Once you sign up for the app, you’re immediately awarded 1,500 free miles, which I had to restrain myself from not blowing right away in the in-app “Rewards” shop. The app currently works with 35 brands for discounts on everything from Postmates ($100 of delivery credit) to Rhone apparel ($15 off your purchase), with each deal corresponding to a certain amount of miles earned. For a full list of participating brands, head here

It’s a clever idea, and a win-win-win. You get digital coupons for doing what you have to do each morning and evening (you don’t even have to log in, the app will recognize all your trips), brands get to accrue loyalty because participants eventually “spend” their miles, and the environment wins as more people focus on sustainable travel. 

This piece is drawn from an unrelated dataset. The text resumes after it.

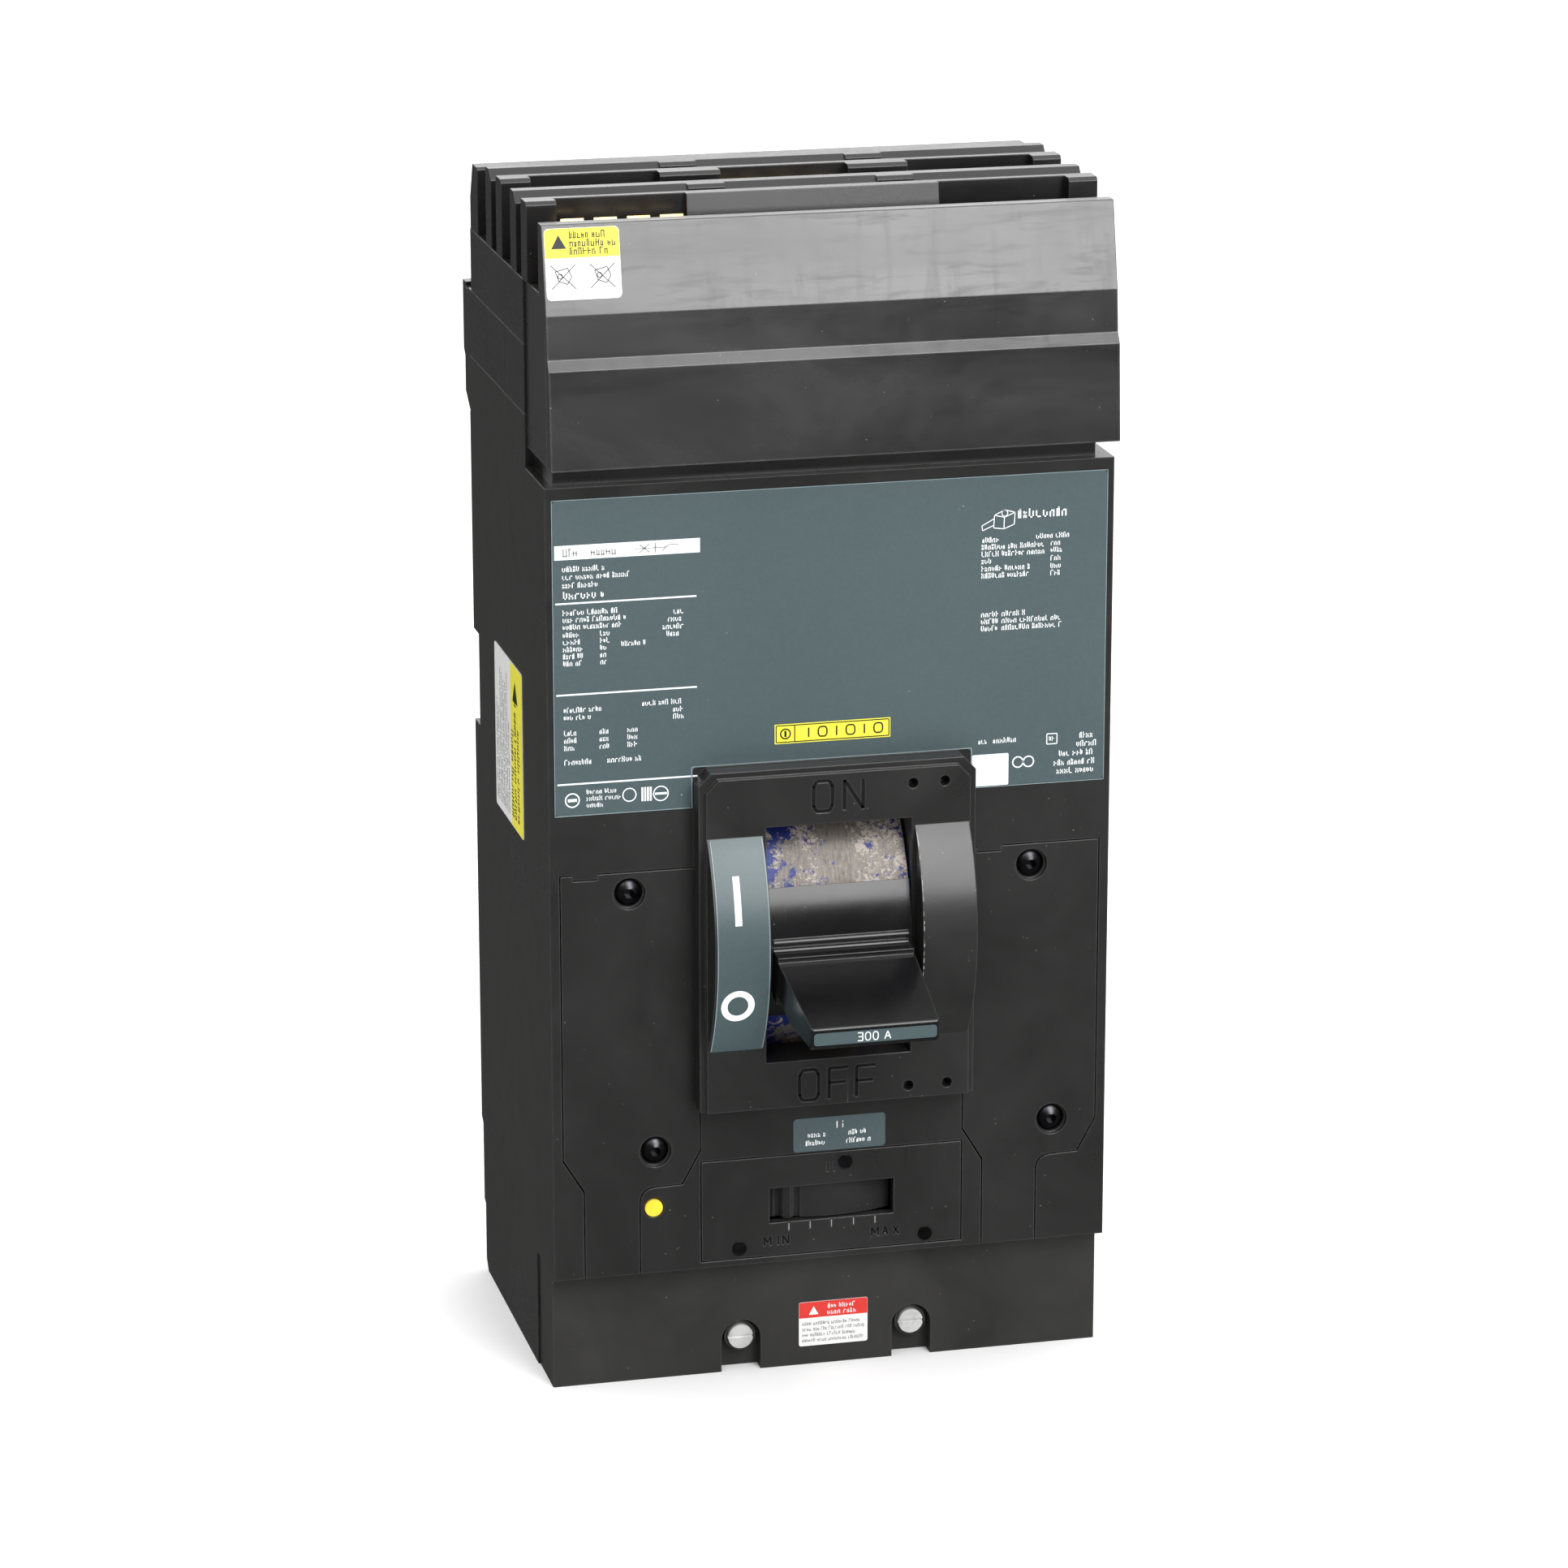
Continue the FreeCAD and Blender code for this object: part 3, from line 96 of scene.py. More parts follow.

Some may hesitate to sign up for the app for fear of data privacy, which is a fair concern.  While Miles pledges not to sell your information to third parties, they will be able to compile quite a bit of it. Email accounts, Facebook pages, location services (for the app to automatically register trips, you need to have the toggle on “Always Available”), spending preferences, late-night food orders … Miles will record it all. Plus, the app plans on using that information to “target” certain areas with certain rewards. A city with a more intense caffeine addiction, for instance, might see more frequent/lucrative Starbucks deals. 

Still, that’s not radically different from the ways a dozen of your phone’s other apps keep daily information on your whereabouts and tendencies. If you want to earn conveniences in a smartphone world, you kind of have to use your smartphone. We recommend downloading the app and forgetting about it. Go back to your commute for a few weeks, then eventually check back in and see how many points you have. Make some purchases with money you didn’t realize you had, then repeat.